Study on Oil Pressure Characteristics and Trajectory Tracking Control in the Electro-hydraulic Servo System of a Torsional Isolator with Negative Stiffness Structures

Abstract

In this paper, a semi-active torsional isolator with negative stiffness structures is presented, which can be extensively applied in low frequency torsional vibration isolation due to its high static load bearing capacity and low dynamic stiffness. The model and working principle of this semi-active torsional vibration isolator have been presented first. From the working principle of the isolation system, controlling the position of the negative stiffness structure is an effective method to achieve better vibration isolation performance during the different working conditions of the system. Then the dynamic models of negative stiffness Structure and electro-hydraulic servo system are built.

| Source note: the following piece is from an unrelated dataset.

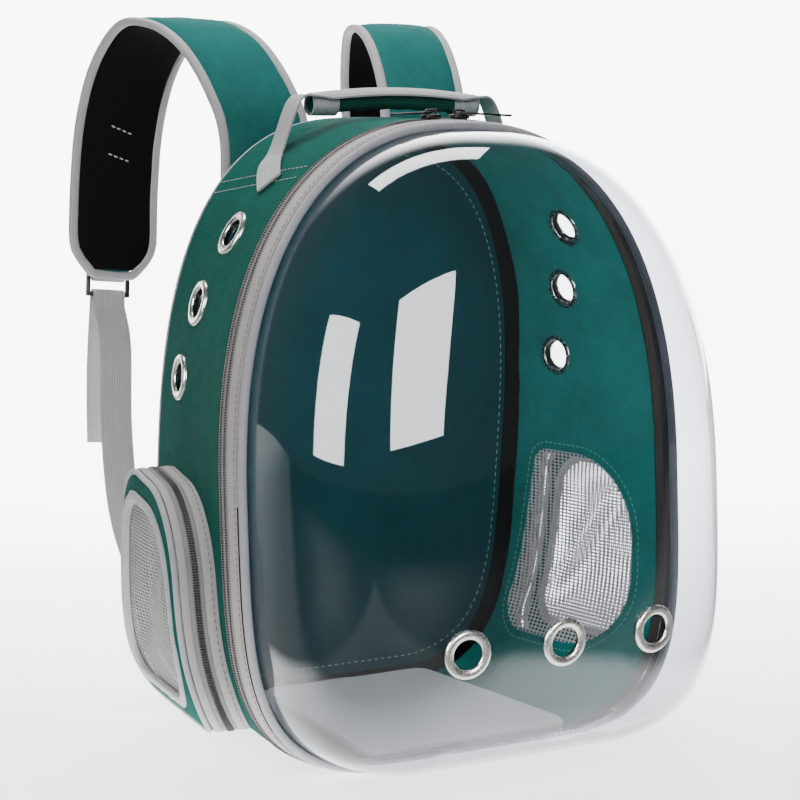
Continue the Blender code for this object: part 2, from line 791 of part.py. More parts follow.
def handle_frame():
    y = wall_y(HANDLE_ACROSS, REAR.top)
    base = roof_height(HANDLE_ACROSS, 0.0) + FINGER_GAP + GRIP_RADIUS
    return y, base


def grip_height(x):
    _, base = handle_frame()
    return base - GRIP_ARCH * (2 * x / GRIP_LENGTH) ** 2


# The grip is a rolled tube, and one webbing runs over it and down both shoulders of the bag.
def build_handle():
    y, _ = handle_frame()
    count = 12
    route = []
    for number in range(count + 1):
        x = GRIP_LENGTH * (number / count - 0.5)
        route.append(Vector((x, y, grip_height(x))))
    tube("handle_grip", route, GRIP_RADIUS, "green", cyclic=False, resolution=2)
    lift = GRIP_RADIUS + GAP + WEBBING / 2
    over = [point + Vector((0.0, 0.0, lift)) for point in route[::2]]
    right = handle_tail(1)
    left = handle_tail(-1)
    centre = left[::-1] + [(point, Vector((0.0, 1.0, 0.0))) for point in over] + right
    path = smooth_route([point for point, _ in centre], 2)
    sides = smooth_route([side for _, side in centre], 2)
    sides = [side.normalized() for side in sides]
    strip("handle_webbing", path, sides, [HANDLE_WEBBING_WIDTH / 2] * len(path), WEBBING, "webbing")


def handle_tail(side):
    y, _ = handle_frame()
    shoulder = grip_height(GRIP_LENGTH / 2) + 0.4 * GRIP_RADIUS
    out = side * (GRIP_LENGTH / 2 + HANDLE_SHOULDER_OUT)
    points = [(Vector((out, y, shoulder)), Vector((0.0, 1.0, 0.0)))]
    top = roof_height(HANDLE_ACROSS, GRIP_LENGTH / 2 + HANDLE_LANDING_OUT)
    forward = HANDLE_TAIL_AHEAD * HANDLE_TAIL_FORWARD / HANDLE_TAIL_DROP
    for share in (0.0, 0.33, 0.66, 1.0):
        z = top - HANDLE_TAIL_DROP * share
        here = y - HANDLE_TAIL_FORWARD * share ** 1.3
        seat = wall_point(side, here, z)
        normal = wall_normal(side, here, z)
        ahead = wall_point(side, here - forward * share ** 0.3, z - HANDLE_TAIL_AHEAD) - seat
        across = normal.cross(ahead).normalized() * side
        if across.y < 0:
            across = -across
        points.append((seat + normal * (4 * GAP + WEBBING / 2), across))
    return points


def strap_base_y(z):
    return rear_y(z) + GAP + BACK_PAD + GAP + STRAP_PAD / 2


def strap_point(side, step):
    z = STRAP_FOOT_HEIGHT + STRAP_RISE * step.rise
    y = strap_base_y(STRAP_FOOT_HEIGHT + STRAP_RISE * STRAP_ROUTE[0].rise) + STRAP_REACH * step.reach
    return Vector((side * (STRAP_SPREAD + STRAP_SPLAY * step.splay), y, z))


def strap_route(side):
    foot = Vector((side * STRAP_SPREAD, strap_base_y(STRAP_FOOT_HEIGHT), STRAP_FOOT_HEIGHT))
    end = strap_point(side, Step(1.0, STRAP_END_REACH, -STRAP_END_DROP / STRAP_RISE))
    points = [foot] + [strap_point(side, step) for step in STRAP_ROUTE] + [end]
    return smooth_route(points, 2)


def strap_sideways(route):
    sides = []
    for number, _ in enumerate(route):
        before = route[max(number - 1, 0)]
        after = route[min(number + 1, len(route) - 1)]
        along = (after - before).normalized()
        across = Vector((1.0, 0.0, 0.0))
        sides.append((across - along * across.dot(along)).normalized())
    return sides


def strap_halves(route):
    left_over = [0.0]
    for one, two in zip(route[::-1], route[-2::-1]):
        left_over.append(left_over[-1] + (two - one).length)
    radius = STRAP_WIDTH / 2
    halves = []
    for distance in left_over[::-1]:
        short = max(radius - distance, 0.0)
        halves.append(max(math.sqrt(radius * radius - short * short), 0.45 * radius))
    return halves


def build_strap(side, word):
    route = strap_route(side)
    sides = strap_sideways(route)
    halves = strap_halves(route)
    strip(f"strap_pad_{word}", route, sides, halves, STRAP_PAD, "green")
    air = STRAP_BINDING + 2 * GAP
    near = [point - across * (half + air) for point, across, half in zip(route, sides, halves)]
    far = [point + across * (half + air) for point, across, half in zip(route, sides, halves)]
    beyond = (route[-1] - route[-2]).normalized() * air
    turn = [near[-1] + beyond, far[-1] + beyond]
    around = near[:-1] + turn + far[:-1][::-1]
    tube(f"strap_binding_{word}", around, STRAP_BINDING, "pale", cyclic=False, resolution=0)


# Where the ladder lock sits: its own axes are across, down and out from the strap's end.
def lock_frame(side):
    route = strap_route(side)
    down = (route[-1] - route[-3]).normalized()
    across = strap_sideways(route)[-1]
    out = down.cross(across).normalized()
    if out.y < 0:
        out = -out
    origin = route[-1] + down * LOCK_BEYOND
    origin += out * (STRAP_PAD / 2 + 2 * GAP + WEBBING / 2 + LOCK_LIFT)
    return origin, across, down, out


def build_lock(side, word):
    origin, across, down, out = lock_frame(side)
    half = WEBBING_WIDTH / 2 + WEBBING_SIDE_AIR
    bar = LOCK_BAR / 2
    low = 2 * bar + LOCK_WINDOW
    lap = 0.1 * LOCK_RAIL
    boxes = [((-half - LOCK_RAIL, -bar, -bar), (half + LOCK_RAIL, bar, bar)),
             ((-half - LOCK_RAIL, low - bar, -bar), (half + LOCK_RAIL, low + bar, bar)),
             ((-half - LOCK_RAIL, bar - lap, -bar), (-half, low - bar + lap, bar)),
             ((half, bar - lap, -bar), (half + LOCK_RAIL, low - bar + lap, bar))]
    order = [boxes[0], boxes[2], boxes[3], boxes[1]]
    made = join_boxes(f"ladder_lock_{word}", order, "black")
    turned = Matrix((across, down, across.cross(down))).transposed().to_4x4()
    made.matrix_world = Matrix.Translation(origin) @ turned


def in_lock(side, drop, rise):
    origin, _, down, out = lock_frame(side)
    return origin + down * drop + out * rise


# Half a turn round one of the lock's bars, from the side at one rise to the other side.
def bar_turn(side, bar_drop, start, end):
    points = []
    for step in range(5):
        angle = math.radians(start + (end - start) * step / 4)
        points.append(in_lock(side, bar_drop + LOCK_LIFT * math.cos(angle), LOCK_LIFT * math.sin(angle)))
    return points


def build_tab(side, word):
    _, across, _, _ = lock_frame(side)
    layer = -LOCK_LIFT + WEBBING + 2 * GAP
    points = [in_lock(side, -TAB_LENGTH, -LOCK_LIFT), in_lock(side, -TAB_NECK, -LOCK_LIFT)]
    points += bar_turn(side, 0.0, -90, 90)
    points += [in_lock(side, -TAB_NECK, LOCK_LIFT - TAB_TAPER), in_lock(side, -TAB_CLOSE, layer),
               in_lock(side, -TAB_LENGTH, layer)]
    half = WEBBING_WIDTH / 2
    strip(f"lock_tab_{word}", points, [across] * len(points), [half] * len(points), WEBBING, "webbing")


def webbing_seat_y(z):
    return rear_y(z) + GAP + BACK_PAD + 2 * GAP + WEBBING / 2


# The webbing hangs slack from the lock to the foot of the back, and its tail hangs beside it.
def build_webbing(side, word):
    _, across, _, _ = lock_frame(side)
    low_bar = LOCK_BAR + LOCK_WINDOW
    foot_top = Vector((side * WEBBING_FOOT_OUT, webbing_seat_y(WEBBING_FOOT_HEIGHT), WEBBING_FOOT_HEIGHT))
    foot_end = foot_top - Vector((side * WEBBING_FOOT_LENGTH, 0.0, 0.0))
    hang = []
    end = strap_route(side)[-1]
    for step in WEBBING_SLACK:
        x = side * (STRAP_SPREAD + STRAP_SPLAY * step.splay)
        y = foot_top.y + (end.y - foot_top.y) * step.reach
        z = foot_top.z + (end.z - foot_top.z) * step.rise
        hang.append(Vector((x, y, z)))
    leave = in_lock(side, low_bar + WEBBING_LEAVE, -LOCK_LIFT)
    upright = Vector((0.0, -REAR_LEAN, 1.0)).normalized()
    turned = across * (-side) if across.dot(Vector((side, 0.0, 0.0))) > 0 else across * side
    knots = [(foot_top, upright)]
    for number, point in enumerate(hang[::-1]):
        share = min((number + 1) / 3, 1.0)
        knots.append((point, upright.lerp(turned, share).normalized()))
    knots.append((leave, turned))
    path = [foot_end] + smooth_route([point for point, _ in knots], 2)
    sides = [upright] + [vector.normalized() for vector in smooth_route([vector for _, vector in knots], 2)]
    turn = bar_turn(side, low_bar, -90, -270)
    tail = []
    for share in (0.12, 0.35, 0.6, 0.8, 1.0):
        bow = WEBBING_TAIL_BOW * math.sin(math.pi * share)
        tail.append(in_lock(side, low_bar + WEBBING_TAIL * share, LOCK_LIFT + bow))
    path += turn + tail
    sides += [turned] * (len(turn) + len(tail))
    half = WEBBING_WIDTH / 2
    strip(f"strap_webbing_{word}", path, sides, [half] * len(path), WEBBING, "webbing")


def shade(made):
    if made.type == "MESH" and len(made.data.polygons) > 30:
        made.data.shade_smooth()
        made.data.set_sharp_from_angle(angle=math.radians(40))


BOX_TREE = BVHTree.FromBMesh(box_surface())
DOME_TREE = BVHTree.FromBMesh(dome_surface())
build_body()
build_hoop()
build_dome()
build_back()
build_floor_pad()
build_grommets()
build_front_sliders()
build_handle()
for SIDE, WORD in ((-1, "left"), (1, "right")):
    build_pocket(SIDE, WORD)
    build_pocket_slider(SIDE, WORD)
    build_strap(SIDE, WORD)
    build_lock(SIDE, WORD)
    build_tab(SIDE, WORD)
    build_webbing(SIDE, WORD)
for MADE in BAG.objects:
    shade(MADE)
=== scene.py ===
# A bubble pet carrier backpack: its cloth, dome, zippers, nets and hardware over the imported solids.
import math
import bpy
import bmesh
from mathutils import Matrix, Vector, noise
from mathutils.bvhtree import BVHTree


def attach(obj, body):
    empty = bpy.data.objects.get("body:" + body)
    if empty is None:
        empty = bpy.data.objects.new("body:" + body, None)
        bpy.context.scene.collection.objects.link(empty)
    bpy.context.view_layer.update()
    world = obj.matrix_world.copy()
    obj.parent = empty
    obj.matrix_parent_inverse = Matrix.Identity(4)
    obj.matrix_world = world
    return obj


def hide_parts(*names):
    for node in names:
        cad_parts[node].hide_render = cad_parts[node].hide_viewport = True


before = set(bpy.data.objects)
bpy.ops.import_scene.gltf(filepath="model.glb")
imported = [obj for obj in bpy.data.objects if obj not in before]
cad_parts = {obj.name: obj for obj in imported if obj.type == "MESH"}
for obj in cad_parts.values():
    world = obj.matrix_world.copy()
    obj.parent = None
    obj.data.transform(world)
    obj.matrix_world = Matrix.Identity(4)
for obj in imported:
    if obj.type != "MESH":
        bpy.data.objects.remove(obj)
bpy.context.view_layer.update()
print("stage: the frame is loaded")

# The bag's own sizes, in metres, as the solids have them.
bag = {
    "floorDepth": 0.176, "frontLean": 0.058, "rearLean": 0.100, "waist": 0.178, "dip": 0.0025,
    "front": (0.170, 0.418, 2.35, 4.0), "rear": (0.146, 0.420, 2.70, 4.0),  # half width, top and two powers
    "hoopDepth": 0.029, "hoopDrop": 0.0075, "piping": 0.0027, "cloth": 0.0025, "air": 0.0003,
}
upAxis = Vector((0.0, 0.0, 1.0))
depthAxis = Vector((0.0, 1.0, 0.0))
widthAxis = Vector((1.0, 0.0, 0.0))


# Working in object and edit mode.
def deselectAll():
    if bpy.context.object and bpy.context.object.mode != "OBJECT":
        bpy.ops.object.mode_set(mode="OBJECT")
    bpy.ops.object.select_all(action="DESELECT")


def pick(piece):
    deselectAll()
    piece.select_set(True)
    bpy.context.view_layer.objects.active = piece


def editAll(piece, *steps):
    pick(piece)
    bpy.ops.object.mode_set(mode="EDIT")
    bpy.ops.mesh.select_all(action="SELECT")
    for step in steps:
        step()
    bpy.ops.object.mode_set(mode="OBJECT")


def mergeDoubles():
    bpy.ops.mesh.remove_doubles(threshold=0.00002)


def faceOut():
    bpy.ops.mesh.normals_make_consistent(inside=False)


def applied(piece, kind, **settings):
    pick(piece)
    modifier = piece.modifiers.new(kind.title(), kind)
    for key, value in settings.items():
        setattr(modifier, key, value)
    bpy.ops.object.modifier_apply(modifier=modifier.name)
    return piece


def smoothShade(piece, degrees=40):
    pick(piece)
    bpy.ops.object.shade_smooth_by_angle(angle=math.radians(degrees))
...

Considering the nonlinearity of the electro-hydraulic servo system, a trajectory tracking model of oil pressure in electro-hydraulic system based on dynamic models of torsional isolator with negative stiffness structures and hydraulic control system are built. The sliding mode variable structure control method is used to achieve the working conditions of the average torque changes. Finally, the tracking effect is analyzed by numerical simulation. The results showed that oil pressure could follow the optimal trajectory by the sliding mode variable structure control method well and stably, and the vibration isolation performance of the isolator could be improved.